I really hate these arguments.  These arguments make me yell at the radio.

As an artist myself, I value the work of artists.  I understand what it takes to create something original and how hard it is to make a living out of that.  I just don't understand the view that once an artist is successful they suddenly become worthy of less respect and the artistic merit of their work is of no consequence.  This says a lot about the position of art and artists in our world.  Art is a commodity which we consume.  The consumption process has become quicker and more direct because of the internet.  It's often become cheaper too, but clearly not cheap enough for some people.

There are lots of incentives for people to steal artists' work.  Apart from the obvious one of cost, copyright restrictions and release dates for new material have not caught up with the technology and fail to acknowledge that we really do live in a global village and people want to see the new season of "Mad Men", "True Blood" or whatever else takes their fancy NOW.  Not three months after the other people have seen it and given away the ending!

Then I started to think about this argument in the context of books.  I've been an avid reader since the moment I knew the alphabet.  I buy books, borrow books from the library and a couple of years ago all the birthday gifts I received were books or vouchers for books. (Oh happy day!) Some books I hang onto, others I turn over through a local second hand book store, some I lend to friends and others I pass on to friends with no expectation of their return.  In the latter two cases, my friends have the ability to read the book (ie consume the artistic product) without paying for the privilege or contributing anything to the author.  Yet, I can't imagine an author being unhappy in the knowledge that their books were being widely shared.  I'm not sure what happens with author royalties when a book is resold.

So isn't lending a book to someone to read a form of piracy?  I'd be devastated if I became a criminal because I swap books within my circle of friends.

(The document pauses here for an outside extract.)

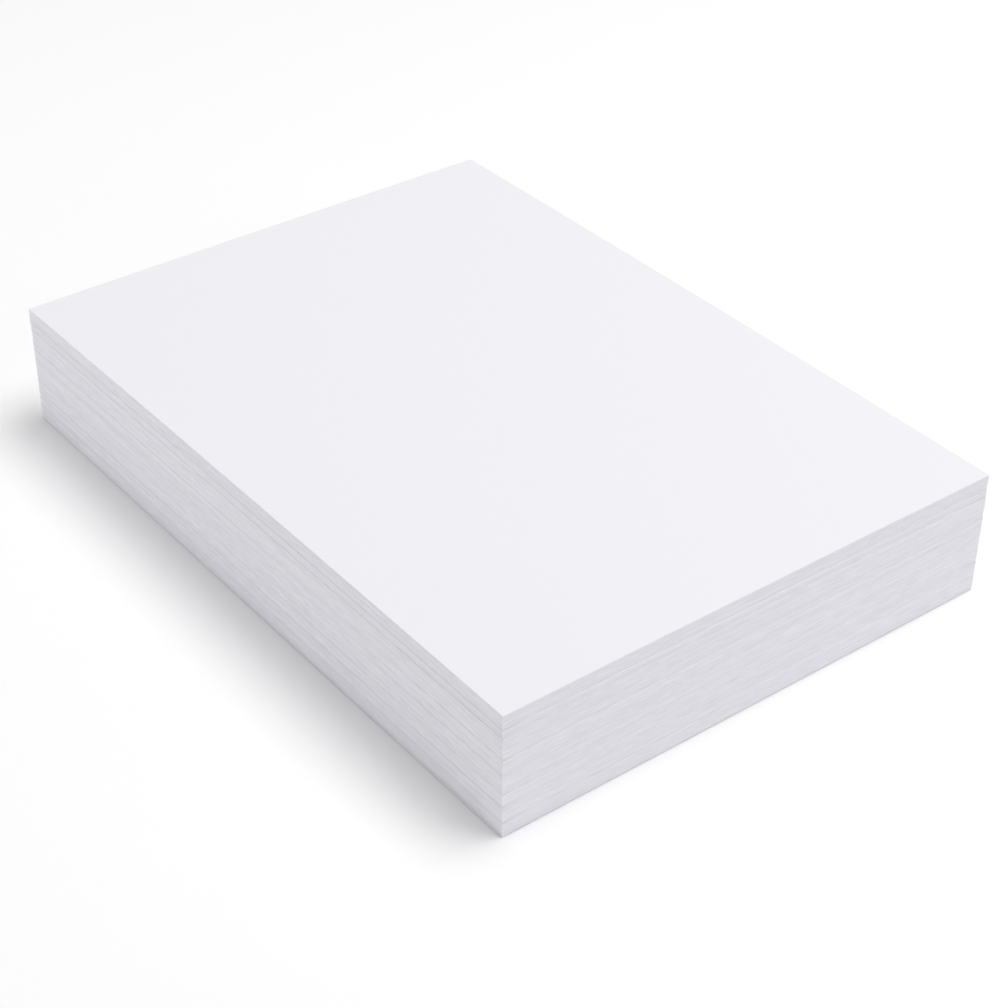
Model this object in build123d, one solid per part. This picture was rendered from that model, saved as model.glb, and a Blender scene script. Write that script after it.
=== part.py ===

Although the difference might be that most people don't photocopy a book when they lend it to their friends, so there is still only one copy, which was originally purchased. One of the limitations with my conversion to an e-reader is that fact that I can no longer lend books to my friends.  I can borrow e-books from the library however.  I'm yet to do this because none of the e-books available to borrow are remotely appealing.

On reflection, my boarding school was a hot bed of criminals flagrantly breaching copyright.  The greatest invention at the time was the double cassette player/recorder.  It made the making of a mix tape so much easier.  And the art of recording songs off the actual radio, minimising the announcer talking over the intro or the ending can not be underestimated.  I guess this was on a smaller scale - a bit like swapping books with friends, it was kids sharing their music with each other.  And the quality of the copy was rubbish so there was an incentive to buy the original if you liked it.

I think the whole paradigm around art needs to shift.  The internet provides a highly efficient and accessible distribution method but it potentially can have a negative impact on artists' livelihoods.  This has happened many times over history and I'm confident it can happen again.  It will be the artists themselves who design the revolution.  Business will then realise there's a new way to make a buck and we'll look back and wonder what all the fuss was about.

I also wonder about the use of the term "pirate" and the fact that it has been romanticised by Hollywood movies.  After seeing Johnny Depp as Captain Jack Sparrow, it's hard to remember that a pirate is a terrible criminal.

What do you think?  If you do illegally download material, why? An honest discussion about what motivates behaviour is necessary for any change.


  1. I agree with you on not pirating movies and things - I refuse to buy them. But at the same time we all have smartphones these days so if I have legally downloaded a song and then send it to my daughter's phone is that pirating?

  2. Hmmm. It's hard to know. Probably? It's probably in the fine print somewhere about what devices the song can be sent to. The "cloud" is an interesting development - you can probably just have a family music cloud where everyone can listen to everything. Just like the family record collection. Now gathering dust in a forgotten box somewhere.

  3. I was recently told to pirate copies of a CD by its creator. She'd run out, and wanted her work to get out there to create a bigger market for her forthcoming next project. It was a little mindboggling, as I also try to support friends and acquaintances and other less known musos by making sure they get a return on their work and talent.
    If I were to pirate TV programs it would be to watch them as soon as they come out overseas, to watch at a time of my choosing and without ads. I would buy proper copies of things I wanted to rewatch, when there were cheap at JB. Hypothetically ...

  4. Interesting thoughts Merryn. The internet is a liberator for artists, as well as a killer. It can make the publication and circulation of art so fast and easy and cheap with a potentially huge audience all over the world. Why do double-edged swords exist?